═════ Provided data ═════

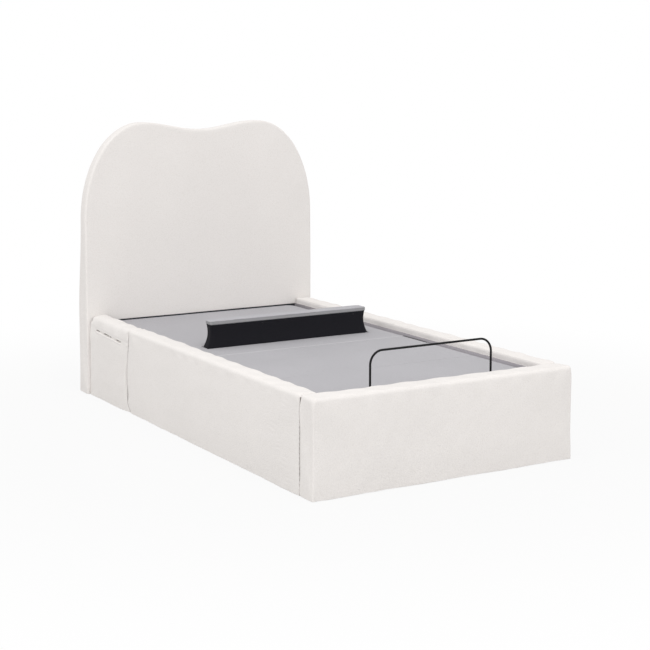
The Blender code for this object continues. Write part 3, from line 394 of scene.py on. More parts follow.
def along(curve, shares):
    """The points of an evenly spaced curve at shares of its length."""
    return np.stack([np.interp(shares, np.linspace(0, 1, len(curve)), c) for c in curve.T], -1)


def fill_outline(points, flank, crest, half, base):
    """Draws a grid of shares across and up to an outline: its flank, its crest and a level foot 2 * half wide."""
    u, v = points[:, :1], points[:, 2:]
    right, left = along(flank, v[:, 0]), along(flank, v[:, 0]) * (-1, 1)
    below = np.stack((half * (2 * u[:, 0] - 1), np.full(len(u), base)), -1)
    corners = (1 - v) * below + v * ((1 - u) * crest[0] + u * crest[-1])
    return (1 - v) * below + v * along(crest, u[:, 0]) + (1 - u) * left + u * right - corners


dip_x = np.linspace(peak, 0, 60)[1:]
dip = np.stack((dip_x, top_line - saddle + saddle * np.sin(pi / 2 * dip_x / peak) ** 2), -1)
crest = np.concatenate((shoulder_curve(np.linspace(pi / 4, pi / 2, 80)), dip))
crest = by_length(np.concatenate((crest, (crest * (-1, 1))[-2::-1]))[::-1], 900)
upright = np.stack((np.full(60, half_width), np.linspace(floor_line, shoulder, 60)), -1)
flank = by_length(np.concatenate((upright, shoulder_curve(np.linspace(0, pi / 4, 80))[1:])), 700)
edge = 0.035
us = grid_line(0, 1, 0.0135, edge / 1.26, edge / 1.26, 7)
vs = grid_line(0, 1, 0.0135, 0.004, edge / 1.3)
depth = grid_line(headboard_low[1], headboard_high[1], 0.017, edge, edge, 7)
points, quads = box_skin(us, depth, vs)
flat = fill_outline(points, flank, crest, half_width, floor_line)
rim = np.concatenate((flank, crest[::-1][1:-1], (flank * (-1, 1))[::-1]))
slope = np.gradient(rim, axis=0)
inward = np.stack((-slope[:, 1], slope[:, 0]), -1) / np.linalg.norm(slope, axis=1, keepdims=True)
nearest = np.concatenate([
    np.argmin(((part[:, None] - rim[None]) ** 2).sum(2), 1) for part in np.array_split(flat, 60)
])
inset = ((flat - rim[nearest]) * inward[nearest]).sum(1)
on_rim = (points[:, 0] < 1e-6) | (points[:, 0] > 1 - 1e-6) | (points[:, 2] > 1 - 1e-6)
inset = np.where(on_rim, 0, np.maximum(inset, 0))
local = np.stack((inset, points[:, 1], flat[:, 1]), -1)
softer = unit((flat[:, 1] - 0.40) / 0.55)
softer = softer**2 * (3 - 2 * softer)
softer = np.where(points[:, 1] < headboard_low[1] + 0.06, 0.011 + 0.003 * softer, 0.028 + 0.048 * softer)
radii = np.stack((softer, softer, np.full(len(flat), 0.003)), -1)
rounded = round_edges(local, (0, headboard_low[1], floor_line), (9, headboard_high[1], 9), radii, radii)
flat = flat + inward[nearest] * (rounded[:, :1] - inset[:, None])
shape = np.stack((flat[:, 0], rounded[:, 1], flat[:, 1] + rounded[:, 2] - local[:, 2]), -1)
headboard = add_piece("headboard_upholstery", shape, quads, pile_skin)
push_out(headboard, soft_drift(shape, 0.35, 0.0022, 3) - 0.002)
stapled = (points[:, 1] > headboard_high[1] - 1e-6) | (shape[:, 2] < 0.03)
fill_out(headboard, stapled, 0.004 * unit(shape[:, 2] / 0.12))
smooth_twice(headboard)
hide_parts("headboard_cover")


# The footboard and the side rails: straight timber boards in the same foam and cloth, square-cut with soft
# edges. The left rail is in two lengths, and the cloth puckers at the seam where they butt together.
round_top = 0.018


def bell(values, middle, width):
    """A bell curve: e to the power of minus the square of a value's distance from the middle, in widths."""
    return np.exp(-(((values - middle) / width) ** 2))


def pad_board(part, steps, seed, dents=None, bump_out=None, head_round=0.0, butt=0):
    """A padded board in its cover's box: a box skin whose corners are tight at the foot and softer at the top.

    The radii of its upright edges grow from 6 mm to round_top over the last stretch below the top, and head_round
    softens the top further at the board's head end. The end that butt names (-1 or 1) stays square up its edges.
    The skin then strays a little, as foam does under cloth, and its top is slightly wavy along its length.
    """
    low, high = (np.array(v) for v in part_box(part + "_cover"))
    low[2] = floor_line
    lines = [grid_line(low[k], high[k], steps[k], round_top, round_top) for k in range(2)]
    lines.append(grid_line(low[2], high[2], steps[2], 0.004, round_top))
    for axis, extra in (dents or {}).items():
        kept = [p for p in lines[axis] if p < extra[0] - 0.003 or p > extra[-1] + 0.003]
        lines[axis] = np.sort(np.concatenate((kept, extra)))
    points, quads = box_skin(*lines)
    rise = unit((points[:, 2] - high[2] + 2.2 * round_top) / round_top)
    side = 0.006 + (round_top - 0.006) * rise
    end = unit((points[:, 1] - high[1] + 0.09) / 0.07)
    crown = round_top + head_round * end
    at_head = side + head_round * rise
    square = np.full(len(points), 0.004)
    radii_low = np.stack((side, square if butt < 0 else side, np.full(len(points), 0.003)), -1)
    radii_high = np.stack((side, square if butt > 0 else at_head, crown), -1)
    shape = round_edges(points, low, high, radii_low, radii_high)
    piece = add_piece(part + "_upholstery", shape, quads, pile_skin)
    drift = soft_drift(shape, 0.30, 0.0018, seed) + soft_drift(shape, 0.075, 0.0011, seed + 50) - 0.0015
    run = shape[:, 0] + shape[:, 1]
    drift += 0.0018 * rise * np.sin(run * 2 * pi / 0.14 + seed + 1.3 * np.sin(9 * run))
    push_out(piece, drift + (bump_out(shape) if bump_out else 0))
    return piece, points, shape, low, high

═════

Work to do
Repeat the material above in full, keeping every word.

Completed task
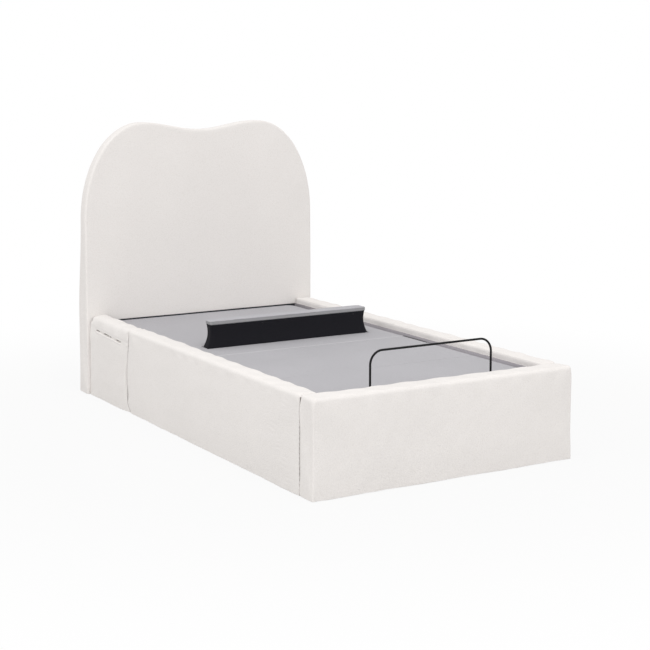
The Blender code for this object continues. Write part 3, from line 394 of scene.py on. More parts follow.
def along(curve, shares):
    """The points of an evenly spaced curve at shares of its length."""
    return np.stack([np.interp(shares, np.linspace(0, 1, len(curve)), c) for c in curve.T], -1)


def fill_outline(points, flank, crest, half, base):
    """Draws a grid of shares across and up to an outline: its flank, its crest and a level foot 2 * half wide."""
    u, v = points[:, :1], points[:, 2:]
    right, left = along(flank, v[:, 0]), along(flank, v[:, 0]) * (-1, 1)
    below = np.stack((half * (2 * u[:, 0] - 1), np.full(len(u), base)), -1)
    corners = (1 - v) * below + v * ((1 - u) * crest[0] + u * crest[-1])
    return (1 - v) * below + v * along(crest, u[:, 0]) + (1 - u) * left + u * right - corners


dip_x = np.linspace(peak, 0, 60)[1:]
dip = np.stack((dip_x, top_line - saddle + saddle * np.sin(pi / 2 * dip_x / peak) ** 2), -1)
crest = np.concatenate((shoulder_curve(np.linspace(pi / 4, pi / 2, 80)), dip))
crest = by_length(np.concatenate((crest, (crest * (-1, 1))[-2::-1]))[::-1], 900)
upright = np.stack((np.full(60, half_width), np.linspace(floor_line, shoulder, 60)), -1)
flank = by_length(np.concatenate((upright, shoulder_curve(np.linspace(0, pi / 4, 80))[1:])), 700)
edge = 0.035
us = grid_line(0, 1, 0.0135, edge / 1.26, edge / 1.26, 7)
vs = grid_line(0, 1, 0.0135, 0.004, edge / 1.3)
depth = grid_line(headboard_low[1], headboard_high[1], 0.017, edge, edge, 7)
points, quads = box_skin(us, depth, vs)
flat = fill_outline(points, flank, crest, half_width, floor_line)
rim = np.concatenate((flank, crest[::-1][1:-1], (flank * (-1, 1))[::-1]))
slope = np.gradient(rim, axis=0)
inward = np.stack((-slope[:, 1], slope[:, 0]), -1) / np.linalg.norm(slope, axis=1, keepdims=True)
nearest = np.concatenate([
    np.argmin(((part[:, None] - rim[None]) ** 2).sum(2), 1) for part in np.array_split(flat, 60)
])
inset = ((flat - rim[nearest]) * inward[nearest]).sum(1)
on_rim = (points[:, 0] < 1e-6) | (points[:, 0] > 1 - 1e-6) | (points[:, 2] > 1 - 1e-6)
inset = np.where(on_rim, 0, np.maximum(inset, 0))
local = np.stack((inset, points[:, 1], flat[:, 1]), -1)
softer = unit((flat[:, 1] - 0.40) / 0.55)
softer = softer**2 * (3 - 2 * softer)
softer = np.where(points[:, 1] < headboard_low[1] + 0.06, 0.011 + 0.003 * softer, 0.028 + 0.048 * softer)
radii = np.stack((softer, softer, np.full(len(flat), 0.003)), -1)
rounded = round_edges(local, (0, headboard_low[1], floor_line), (9, headboard_high[1], 9), radii, radii)
flat = flat + inward[nearest] * (rounded[:, :1] - inset[:, None])
shape = np.stack((flat[:, 0], rounded[:, 1], flat[:, 1] + rounded[:, 2] - local[:, 2]), -1)
headboard = add_piece("headboard_upholstery", shape, quads, pile_skin)
push_out(headboard, soft_drift(shape, 0.35, 0.0022, 3) - 0.002)
stapled = (points[:, 1] > headboard_high[1] - 1e-6) | (shape[:, 2] < 0.03)
fill_out(headboard, stapled, 0.004 * unit(shape[:, 2] / 0.12))
smooth_twice(headboard)
hide_parts("headboard_cover")


# The footboard and the side rails: straight timber boards in the same foam and cloth, square-cut with soft
# edges. The left rail is in two lengths, and the cloth puckers at the seam where they butt together.
round_top = 0.018


def bell(values, middle, width):
    """A bell curve: e to the power of minus the square of a value's distance from the middle, in widths."""
    return np.exp(-(((values - middle) / width) ** 2))


def pad_board(part, steps, seed, dents=None, bump_out=None, head_round=0.0, butt=0):
    """A padded board in its cover's box: a box skin whose corners are tight at the foot and softer at the top.

    The radii of its upright edges grow from 6 mm to round_top over the last stretch below the top, and head_round
    softens the top further at the board's head end. The end that butt names (-1 or 1) stays square up its edges.
    The skin then strays a little, as foam does under cloth, and its top is slightly wavy along its length.
    """
    low, high = (np.array(v) for v in part_box(part + "_cover"))
    low[2] = floor_line
    lines = [grid_line(low[k], high[k], steps[k], round_top, round_top) for k in range(2)]
    lines.append(grid_line(low[2], high[2], steps[2], 0.004, round_top))
    for axis, extra in (dents or {}).items():
        kept = [p for p in lines[axis] if p < extra[0] - 0.003 or p > extra[-1] + 0.003]
        lines[axis] = np.sort(np.concatenate((kept, extra)))
    points, quads = box_skin(*lines)
    rise = unit((points[:, 2] - high[2] + 2.2 * round_top) / round_top)
    side = 0.006 + (round_top - 0.006) * rise
    end = unit((points[:, 1] - high[1] + 0.09) / 0.07)
    crown = round_top + head_round * end
    at_head = side + head_round * rise
    square = np.full(len(points), 0.004)
    radii_low = np.stack((side, square if butt < 0 else side, np.full(len(points), 0.003)), -1)
    radii_high = np.stack((side, square if butt > 0 else at_head, crown), -1)
    shape = round_edges(points, low, high, radii_low, radii_high)
    piece = add_piece(part + "_upholstery", shape, quads, pile_skin)
    drift = soft_drift(shape, 0.30, 0.0018, seed) + soft_drift(shape, 0.075, 0.0011, seed + 50) - 0.0015
    run = shape[:, 0] + shape[:, 1]
    drift += 0.0018 * rise * np.sin(run * 2 * pi / 0.14 + seed + 1.3 * np.sin(9 * run))
    push_out(piece, drift + (bump_out(shape) if bump_out else 0))
    return piece, points, shape, low, high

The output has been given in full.